What is your writing and creative process – especially since you now live on opposite coasts?
BOTH: Writing from opposite coasts definitely has its challenges, but with things like FaceTime and Skype, we’re able to conference with each other quite frequently to discuss ideas, outline, plan and walk through the book. However, we always do our best work when we’re able to be in the same room together, especially when writing songs. Writing retreats have become our new best friend. We’ve been fortunate to have several official retreats via the Johnny Mercer Colony at Goodspeed, the Barnett Residency, Two River Theater and others, but we also readily make our own retreats, racking up frequent flyer miles to hop back and forth between NYC and Los Angeles.
Mary and Martha Clarke
Angelica, family legends about your great-great aunts inspired this piece. Can you tell us a little about the legends? What else inspired and influenced you as you created Gun & Powder?
ANGELICA: The legend of Mary and Martha Clarke started off as a piece of family folklore, all revolving around a pair of portraits. I come from a large African American family with roots in Texas, going back several generations, and many times we’d open the family photo album, turn to the faces of Mary and Martha and immediately ask “Who are these White women?” Then someone would have to clarify that they were in fact Black women and in fact our distant aunts; they just passed for White. But the story never ended there. Tacked onto the history lesson would be a tale of how Mary and Martha robbed a bank, shot and killed an attacker or lived completely innocent lives married to Pullman porters. The story changed each time, which signaled to me that no one really knew what happened with these legendary ladies, so Ross and I took liberties and decided to make up our own version of the truth.
What do you hope the audience takes away from your show?

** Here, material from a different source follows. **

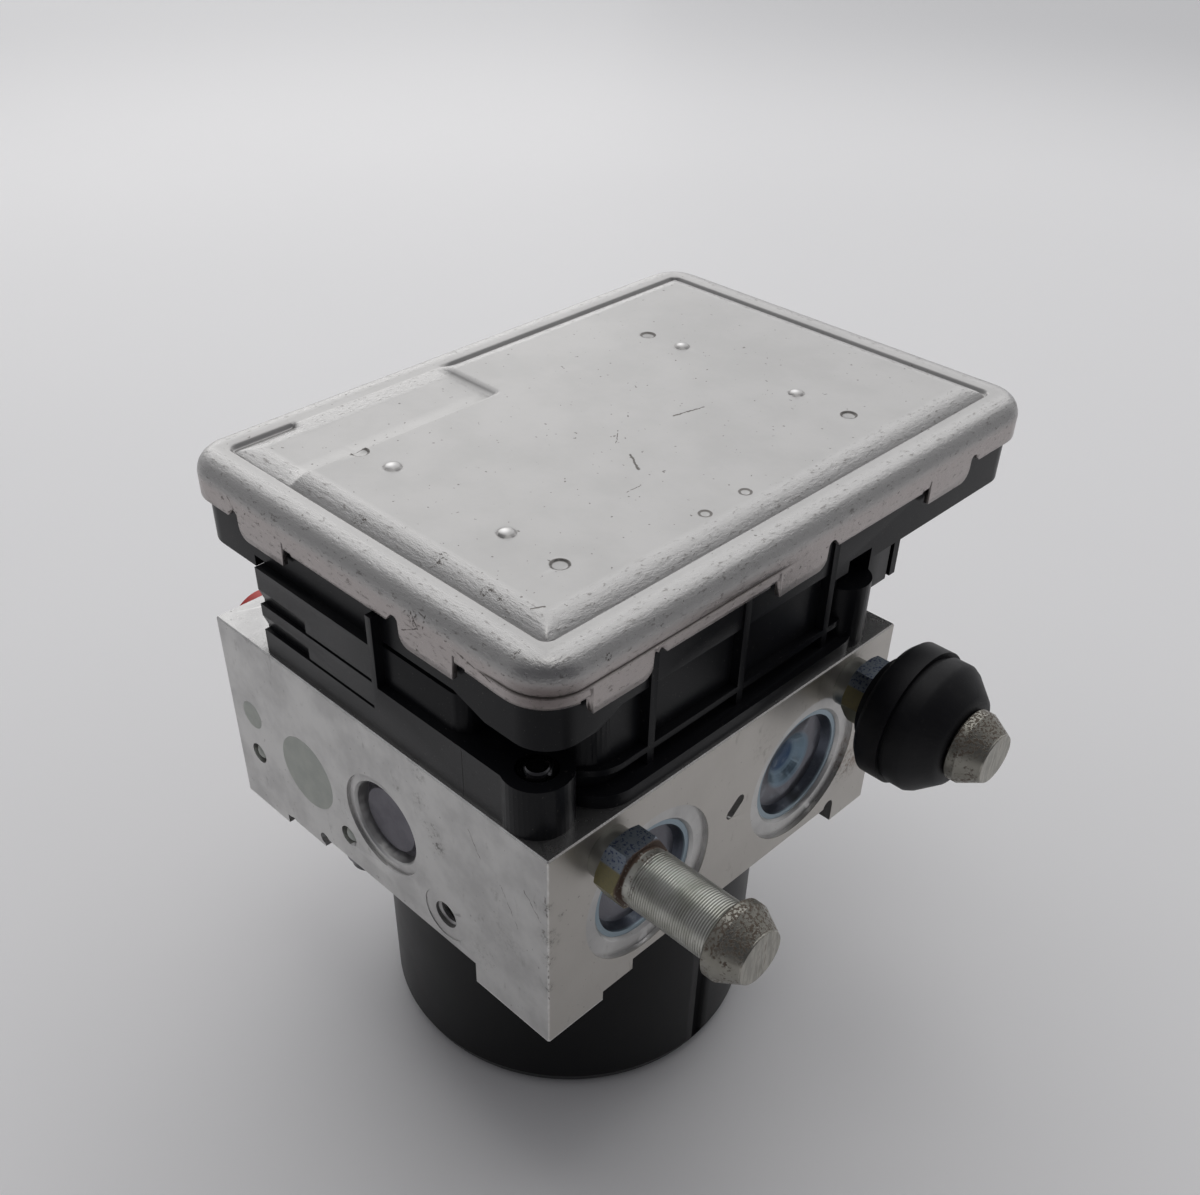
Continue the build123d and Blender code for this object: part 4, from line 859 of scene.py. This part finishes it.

BOTH: We started writing Gun & Powder right around the time Mike Brown was shot and killed by the police in Ferguson, MO and at that time, we were so eager to finish developing the show and share it with the world because of how relevant it was to the time. Six years later, in arguably the most divided moment our nation has ever seen, it is even more relevant. Truthfully, it has been relevant for over 100 years and will continue to be relevant because of two of the foundational societal constructs on which this nation was built: race and color. We hope that our show would lift the veil on the superficiality of these constructs and help people to recognize the lines are that we’ve drawn to define ourselves. In actuality, we’re much more similar than we are different. Because we’re all just people.